RNA self-regulation is as complex and sophisticated as protein-based gene regulation, according to a report in Science this week. A novel Bacillus subtilis riboswitch as described by the authors is an efficient and highly sophisticated on or off control mechanism, with a key regulatory role of switching between burning glycine for energy and using it for protein synthesis.

The riboswitch is the first example of a riboswitch that involves complex binding interactions comparable to multiple protein interactions, according to Ronald R. Breaker's group at Yale University, and is the only one so far discovered that switches on gene expression if activated instead of responding in a simple negative-feedback fashion to levels of their target compound.

The riboswitch has two domains that bind to glycine, while all other riboswitches only have one binding domain, Breaker said. "Binding of one ligand at one binding site improves the binding affinity of the second ligand to the second binding site," he told us. "This allows the riboswitch to sense much smaller changes in ligand concentration." Most riboswitches will significantly change the expression of the genes over about a 100-fold change in concentration of ligand, but this one requires only about a tenfold change in concentration of the ligand, making it very sensitive, Breaker said.

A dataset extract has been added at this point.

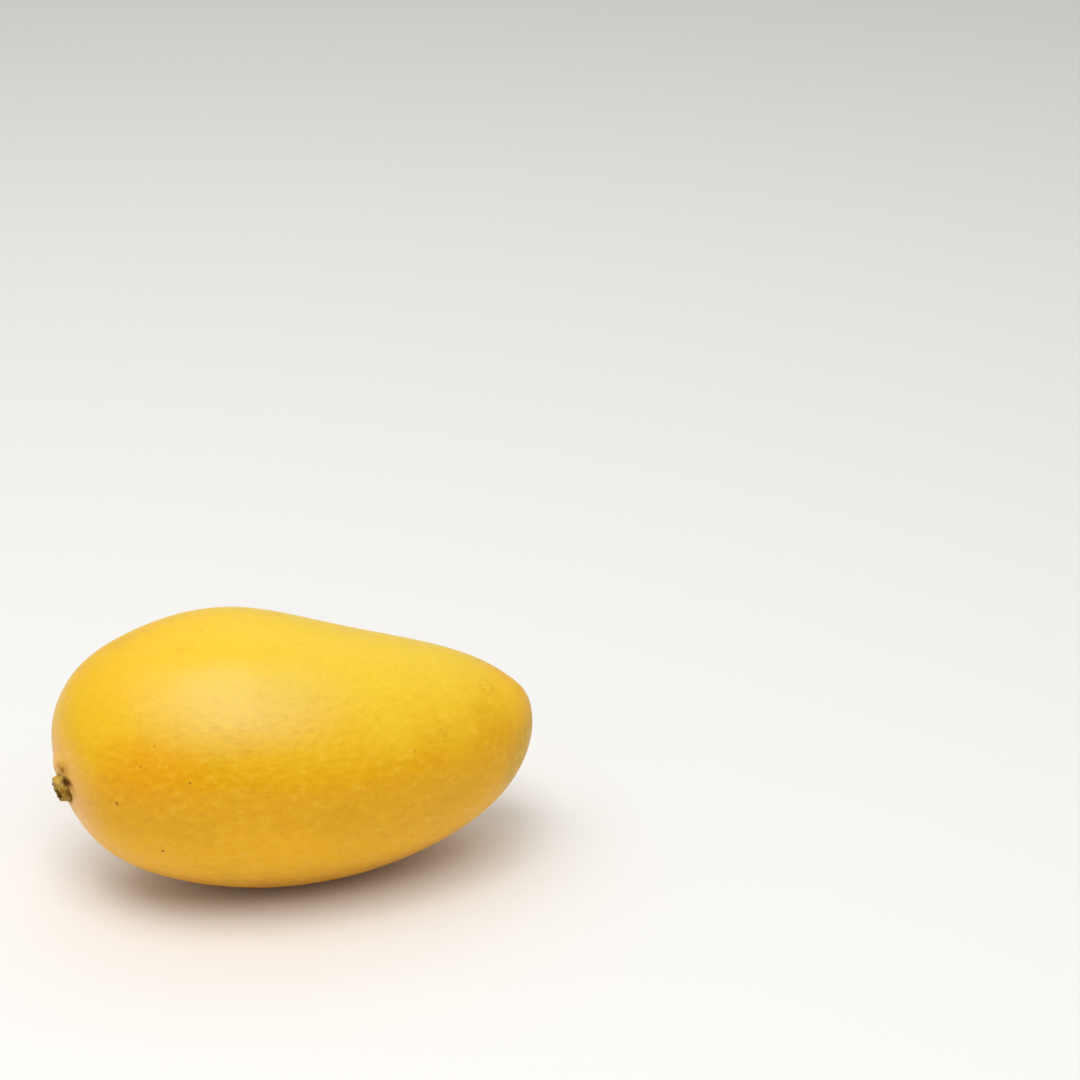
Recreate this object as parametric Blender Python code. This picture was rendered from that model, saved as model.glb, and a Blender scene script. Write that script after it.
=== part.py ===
"""A ripe yellow mango lying on its side, with the short woody stub of its stalk.

Metres, +Z up. The stem end points to -X and the blunt tip to +X. The fruit rests on a small
flat spot at z = 0, and the origin is at the bottom centre of its bounding box.

The fruit is shaped in its own axes: u runs from the stem end to the tip, v from the full back
to the leaner front side, and w across the cheeks. It is then rolled and pitched as it lies.
"""

import math

import bmesh
import bpy
from mathutils import Matrix, Vector

# Fruit: length, and half depths of a cross section at the middle of the length
LENGTH = 0.118
FRONT_DEPTH = 0.0283
BACK_DEPTH = 0.0381
CHEEK_DEPTH = 0.0307

# Fruit: how the front falls from the shoulder to the slimmer tip half
FRONT_FALL = 0.0056
FALL_PLACE = -0.0022
FALL_REACH = 0.0214

# Fruit: how the back and the cheeks taper from the stem end to the tip
BACK_TAPER = 0.0033
CHEEK_TAPER = 0.0031

# Fruit: the square shoulders beside the stem, and how far each reaches along the length
FRONT_SHOULDER = 0.0035
BACK_SHOULDER = 0.0045
CHEEK_SHOULDER = 0.0025
FRONT_SHOULDER_REACH = 0.013
BACK_SHOULDER_REACH = 0.0207

# Fruit: share by which a section is broader towards the back than towards the front
BROAD_BACK = 0.06

# Fruit: how it lies, and how much of its lowest point the flat spot takes off
ROLL = math.radians(60.0)
STEM_LIFT = math.radians(3.4)
FLAT_CUT = 0.00045
MERGE_DISTANCE = 1e-7

# Fruit: facets round a section and along the length
SIDES = 64
RINGS = 46

# Stem: its place, as angles from the fruit's end towards the back and towards the near cheek
STEM_TO_BACK = math.radians(14.0)
STEM_TO_CHEEK = math.radians(4.5)
DIMPLE_DEPTH = 0.0006
DIMPLE_REACH = math.radians(16.0)
TANGENT_STEP = math.radians(0.5)

# Stalk stub: radii, from its root in the fruit up to the broken rim and the hollow inside it
STUB_ROOT_RADIUS = 0.0036
STUB_BASE_RADIUS = 0.0039
STUB_NECK_RADIUS = 0.0030
STUB_RIM_RADIUS = 0.0026
STUB_RIM_INNER_RADIUS = 0.0020
STUB_HOLLOW_RADIUS = 0.0013

# Stalk stub: depth of its root, and heights above the skin
STUB_ROOT_DEPTH = 0.0011
STUB_FLARE_HEIGHT = 0.0009
STUB_NECK_HEIGHT = 0.0016
STUB_RIM_HEIGHT = 0.0022
STUB_HOLLOW_DEPTH = 0.0006

# Stalk stub: two sets of ridges that make its side uneven, and how far the broken rim slants
STUB_SIDES = 36
STUB_RIDGE_DEPTH = 0.00022
MAIN_RIDGES = 7
FINE_RIDGES = 11
FINE_RIDGE_SHARE = 0.6
FINE_RIDGE_TURN = 1.3
RIM_SLANT = 0.0002
RIM_SLANT_TURN = 0.6

# Seat of the stub in the fruit: gap all round it, and length of the plug that cuts it
SOCKET_GAP = 0.0003
SOCKET_LENGTH = 0.007

# Colours, linear
SKIN_COLOUR = (0.87, 0.52, 0.035, 1.0)
WOOD_COLOUR = (0.24, 0.16, 0.055, 1.0)
SKIN_ROUGHNESS = 0.42
WOOD_ROUGHNESS = 0.85

# Angles between facets past which an edge is shaded sharp
SKIN_SHARP = math.radians(35.0)
WOOD_SHARP = math.radians(50.0)


def clear_scene():
    for old in list(bpy.data.objects):
        bpy.data.objects.remove(old, do_unlink=True)


def new_collection(name):
    collection = bpy.data.collections.new(name)
    bpy.context.scene.collection.children.link(collection)
    return collection


def plain_material(name, colour, roughness):
    material = bpy.data.materials.new(name)
    material.use_nodes = True
    shader = material.node_tree.nodes["Principled BSDF"]
    shader.inputs["Base Color"].default_value = colour
    shader.inputs["Roughness"].default_value = roughness
    shader.inputs["Metallic"].default_value = 0.0
    return material


def add_object(name, shape, collection):
    shape.normal_update()
    mesh = bpy.data.meshes.new(name)
    shape.to_mesh(mesh)
    shape.free()
    piece = bpy.data.objects.new(name, mesh)
    collection.objects.link(piece)
    return piece


def stem_direction():
    """Direction from the fruit's middle to its stem, on the unit sphere that it is shaped from."""
    toward = Vector((-1.0, -math.tan(STEM_TO_BACK), math.tan(STEM_TO_CHEEK)))
    return toward.normalized()


def fade(distance, reach):
    """1 at the start, falling smoothly to almost nothing past twice the reach."""
    return math.exp(-(distance / reach) ** 2)


def skin_point(direction):
    """Point of the skin, in the fruit's own axes, for a direction on the unit sphere."""
    half_length = LENGTH / 2
    along = direction.x * half_length
    from_end = along + half_length
    ring = max(math.hypot(direction.y, direction.z), MERGE_DISTANCE)
    toward_front = direction.y / ring
    toward_cheek = direction.z / ring

    front = FRONT_DEPTH - FRONT_FALL * math.tanh((along - FALL_PLACE) / FALL_REACH)
    front += FRONT_SHOULDER * fade(from_end, FRONT_SHOULDER_REACH)
    back = BACK_DEPTH - BACK_TAPER * direction.x
    back += BACK_SHOULDER * fade(from_end, BACK_SHOULDER_REACH)
    cheek = CHEEK_DEPTH - CHEEK_TAPER * direction.x
    cheek += CHEEK_SHOULDER * fade(from_end, FRONT_SHOULDER_REACH)

    middle = (front - back) / 2
    depth = (front + back) / 2
    point = Vector((
        along,
        ring * (middle + depth * toward_front),
        ring * cheek * toward_cheek * (1 - BROAD_BACK * toward_front),
    ))
    off_stem = direction.angle(stem_direction(), math.pi)
    return point - point.normalized() * DIMPLE_DEPTH * fade(off_stem, DIMPLE_REACH)


def lying_turn():
    """Turns the fruit's own axes to how it lies: rolled on its back, with the stem end lifted."""
    return Matrix.Rotation(STEM_LIFT, 4, "Y") @ Matrix.Rotation(ROLL, 4, "X")


def stem_axes():
    """Matrix, in the fruit's own axes, whose Z runs straight out of the skin at the stem."""
    outward = stem_direction()
    across = outward.orthogonal().normalized()
    beside = outward.cross(across)
    place = skin_point(outward)
    along_a = skin_point((outward + across * TANGENT_STEP).normalized()) - place
    along_b = skin_point((outward + beside * TANGENT_STEP).normalized()) - place
    normal = along_a.cross(along_b).normalized()
    return Matrix.Translation(place) @ normal.to_track_quat("Z", "Y").to_matrix().to_4x4()


def fruit_shape():
    """The whole fruit as it lies, and the move that puts its flat spot on the ground."""
    shape = bmesh.new()
    bmesh.ops.create_uvsphere(shape, u_segments=SIDES, v_segments=RINGS, radius=1.0)
    bmesh.ops.rotate(shape, verts=shape.verts, matrix=Matrix.Rotation(math.pi / 2, 3, "Y"))
    for vertex in shape.verts:
        vertex.co = skin_point(vertex.co.normalized())
    bmesh.ops.transform(shape, matrix=lying_turn(), verts=shape.verts)

    ground = min(vertex.co.z for vertex in shape.verts) + FLAT_CUT
    everything = shape.verts[:] + shape.edges[:] + shape.faces[:]
    bmesh.ops.bisect_plane(shape, geom=everything, dist=MERGE_DISTANCE, plane_co=(0, 0, ground),
                           plane_no=(0, 0, -1), clear_outer=True)
    rim = [edge for edge in shape.edges if edge.is_boundary]
    bmesh.ops.edgeloop_fill(shape, edges=rim)
    bmesh.ops.recalc_face_normals(shape, faces=shape.faces)
    return shape, ground


def stub_profile():
    """Half outline of the stub, as radius and height, from its root up and into the broken face."""
    return (
        (0.0, -STUB_ROOT_DEPTH),
        (STUB_ROOT_RADIUS, -STUB_ROOT_DEPTH),
        (STUB_BASE_RADIUS, 0.0),
        (STUB_BASE_RADIUS, STUB_FLARE_HEIGHT / 2),
        (STUB_ROOT_RADIUS, STUB_FLARE_HEIGHT),
        (STUB_NECK_RADIUS, STUB_NECK_HEIGHT),
        (STUB_RIM_RADIUS, STUB_RIM_HEIGHT),
        (STUB_RIM_INNER_RADIUS, STUB_RIM_HEIGHT),
        (STUB_HOLLOW_RADIUS, STUB_RIM_HEIGHT - STUB_HOLLOW_DEPTH),
        (0.0, STUB_RIM_HEIGHT - STUB_HOLLOW_DEPTH),
    )


def roughen(vertex):
    """Moves a point of the stub out to its ridges, and up or down with the uneven broken rim."""
    radius = math.hypot(vertex.co.x, vertex.co.y)
    if radius == 0.0:
        return
    turn = math.atan2(vertex.co.y, vertex.co.x)
    rise = max(0.0, vertex.co.z) / STUB_RIM_HEIGHT
    outward = radius / STUB_BASE_RADIUS
    ridge = math.cos(MAIN_RIDGES * turn)
    ridge += FINE_RIDGE_SHARE * math.cos(FINE_RIDGES * turn + FINE_RIDGE_TURN)
    wider = 1 + STUB_RIDGE_DEPTH * ridge * rise * outward / radius
    slant = RIM_SLANT * rise ** 3 * outward * math.cos(turn - RIM_SLANT_TURN)
    vertex.co = (vertex.co.x * wider, vertex.co.y * wider, vertex.co.z + slant)


def stub_shape():
    """The stub turned about its axis, with uneven ridges down its side and an uneven broken rim."""
    shape = bmesh.new()
    points = [shape.verts.new((radius, 0.0, height)) for radius, height in stub_profile()]
    for low, high in zip(points, points[1:]):
        shape.edges.new((low, high))
    bmesh.ops.spin(shape, geom=shape.verts[:] + shape.edges[:], cent=(0, 0, 0), axis=(0, 0, 1),
                   angle=2 * math.pi, steps=STUB_SIDES, use_merge=True)
    bmesh.ops.remove_doubles(shape, verts=shape.verts, dist=MERGE_DISTANCE)
    for vertex in shape.verts:
        roughen(vertex)
    bmesh.ops.recalc_face_normals(shape, faces=shape.faces)
    return shape


def socket_shape():
    """Round plug that leaves the stub's seat in the fruit, with a small gap all round."""
    shape = bmesh.new()
    radius = STUB_BASE_RADIUS + SOCKET_GAP
    bmesh.ops.create_cone(shape, cap_ends=True, segments=STUB_SIDES, radius1=radius,
                          radius2=radius, depth=SOCKET_LENGTH)
    lift = SOCKET_LENGTH / 2 - STUB_ROOT_DEPTH - SOCKET_GAP
    bmesh.ops.translate(shape, verts=shape.verts, vec=(0, 0, lift))
    return shape


def to_bottom_centre(points, ground):
    """Move that brings the middle of the points' box to the origin and the ground to z = 0."""
    middle_x = (min(point.x for point in points) + max(point.x for point in points)) / 2
    middle_y = (min(point.y for point in points) + max(point.y for point in points)) / 2
    return Matrix.Translation((-middle_x, -middle_y, -ground))


def build():
    clear_scene()
    mango = new_collection("mango")
    cutters = new_collection("cutters")

    skin, ground = fruit_shape()
    wood = stub_shape()
    seat = lying_turn() @ stem_axes()
    points = [vertex.co for vertex in skin.verts] + [seat @ vertex.co for vertex in wood.verts]
    to_origin = to_bottom_centre(points, ground)

    fruit = add_object("fruit", skin, mango)
    fruit.matrix_world = to_origin
    fruit.data.materials.append(plain_material("skin", SKIN_COLOUR, SKIN_ROUGHNESS))
    fruit.data.shade_smooth()
    fruit.data.set_sharp_from_angle(angle=SKIN_SHARP)

    stub = add_object("stem_stub", wood, mango)
    stub.matrix_world = to_origin @ seat
    stub.data.materials.append(plain_material("stalk_wood", WOOD_COLOUR, WOOD_ROUGHNESS))
    stub.data.shade_smooth()
    stub.data.set_sharp_from_angle(angle=WOOD_SHARP)

    socket = add_object("stub_socket", socket_shape(), cutters)
    socket.matrix_world = to_origin @ seat
    socket.hide_render = True
    socket.display_type = "WIRE"

    cut = fruit.modifiers.new("socket", "BOOLEAN")
    cut.operation = "DIFFERENCE"
    cut.solver = "EXACT"
    cut.object = socket


build()
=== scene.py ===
import math

import bmesh
import bpy
from mathutils import Matrix, Vector, noise


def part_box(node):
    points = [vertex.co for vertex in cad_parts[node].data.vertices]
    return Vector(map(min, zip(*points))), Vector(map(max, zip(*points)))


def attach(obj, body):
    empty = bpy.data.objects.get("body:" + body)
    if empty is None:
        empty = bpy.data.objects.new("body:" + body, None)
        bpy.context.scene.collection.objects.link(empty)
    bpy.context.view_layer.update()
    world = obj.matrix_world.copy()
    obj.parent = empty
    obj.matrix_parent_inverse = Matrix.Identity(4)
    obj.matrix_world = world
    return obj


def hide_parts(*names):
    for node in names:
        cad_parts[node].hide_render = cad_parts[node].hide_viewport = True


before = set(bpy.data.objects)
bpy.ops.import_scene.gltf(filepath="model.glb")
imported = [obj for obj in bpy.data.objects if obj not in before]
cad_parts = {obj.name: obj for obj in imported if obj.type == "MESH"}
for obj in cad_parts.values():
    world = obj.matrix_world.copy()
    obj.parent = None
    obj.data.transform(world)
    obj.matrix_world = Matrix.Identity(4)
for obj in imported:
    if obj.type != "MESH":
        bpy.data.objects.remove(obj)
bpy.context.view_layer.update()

# Camera
# It looks down on the near cheek from a little to the stem side, from about 0.63 m. It is turned
# past the fruit, so that the fruit lies low in the left half of the frame.
LENS_MM = 85.0
SENSOR_MM = 36.0
CAMERA_PLACE = (-0.0771, -0.5495, 0.3210)
CAMERA_TURN = math.radians(-14.097)
CAMERA_DIP = math.radians(22.934)

camera_data = bpy.data.cameras.new("camera")
camera_data.lens = LENS_MM
camera_data.sensor_width = SENSOR_MM
camera = bpy.data.objects.new("camera", camera_data)
camera.location = CAMERA_PLACE
camera.rotation_euler = (math.pi / 2 - CAMERA_DIP, 0.0, CAMERA_TURN)
bpy.context.scene.collection.objects.link(camera)
bpy.context.scene.camera = camera

# Fruit
# The whole ripe mango, grown as one piece: thin waxy skin drawn tight over the flesh. It has a full
# back, a leaner front that falls away towards a blunt tip, and lies rolled on its back edge with
# the stem end lifted. The skin is gently uneven, and sinks a little round the stalk.
LENGTH = 0.118
FRONT_DEPTH = 0.0283
BACK_DEPTH = 0.0381
CHEEK_DEPTH = 0.0307
FRONT_FALL = 0.0056
FALL_PLACE = -0.0022
FALL_REACH = 0.0214
BACK_TAPER = 0.0033
CHEEK_TAPER = 0.0031
FRONT_SHOULDER = 0.0035
BACK_SHOULDER = 0.0045
CHEEK_SHOULDER = 0.0025
FRONT_SHOULDER_REACH = 0.013
BACK_SHOULDER_REACH = 0.0207
FRONT_TIP = 0.0006
BACK_TIP = 0.0010
CHEEK_TIP = 0.0006
TIP_REACH = 0.023
BEAK_DIRECTION = (0.955, 0.260, 0.140)
BEAK_RISE = 0.00050
BEAK_REACH = math.radians(8.5)
BROAD_BACK = 0.06
ROLL = math.radians(60.0)
STEM_LIFT = math.radians(3.4)
STEM_TO_BACK = math.radians(14.0)
STEM_TO_CHEEK = math.radians(4.5)
DIMPLE_DEPTH = 0.0006
DIMPLE_REACH = math.radians(16.0)
TANGENT_STEP = math.radians(0.5)
TINY = 1e-7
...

In addition the aptamer - the part of the RNA sequence that binds the ligand - is exquisitely sensitive and specific, according to David M.J. Lilleyat the University of Dundee. "Glycine is a pretty small undistinguished molecule, and it is quite remarkable that RNA constantly surpasses its ability to act as a recognition macromolecule in a similar way to protein," Lilley told us.

The riboswitch differentiates between glycine and alanine, in which "the only difference there is CH2. In one case its side group is a proton, and in the other case it's a methyl group. That's a remarkable feat of distinguishing in terms of molecular recognition," said Lilley, who was not involved in the study.

But scientists cannot agree whether the riboswitch represents an ancient or modern form of genetic control. "I'm not as eager to buy into the point of view [that] this is a literal fossil of the RNA world but as a proof of principle of the kind of function of RNA that one could have seen," Gerald F. Joyce, professor at The Scripps Research Institute, told us. He said Breaker had done a lot of bioinformatics analysis to suggest they might be present in mammals, "but the burden of proof is so high in the field now, one has to actually show this ligand binding domain does control gene expression, that it's a live player."

Joyce, who is Breaker's former supervisor but was not involved in the study, added, "That's a tougher goal in eukaryotic cells, but that's the next big thing that people are waiting for."

While acknowledging the jury was still out, Breaker said he favored the idea of the switch being a version of a fossil mechanism dating from the RNA world. "This switch might have come from those earliest organisms that did not have proteins to serve as molecular switches, and in fact observing this switch in modern cells is precisely what the RNA world hypothesis is predicting. RNA should have been sophisticated enough to do this kind of thing four billion years ago," Breaker said.

"In my opinion, riboswitches are the oldest regulatory system we know," said Mikhail Gelfand, a professor at the Institute for Information Transmission Problems in Moscow, who was also not involved in the study. "There are examples of riboswitches in all three domains of life," and their discovery in fungi, plants and archean bacteria suggested their antiquity, he told us. In addition, it pointed to the possibility that such riboswitches would also be found in mammals. "We are not that very different from fungi and plants," he quipped.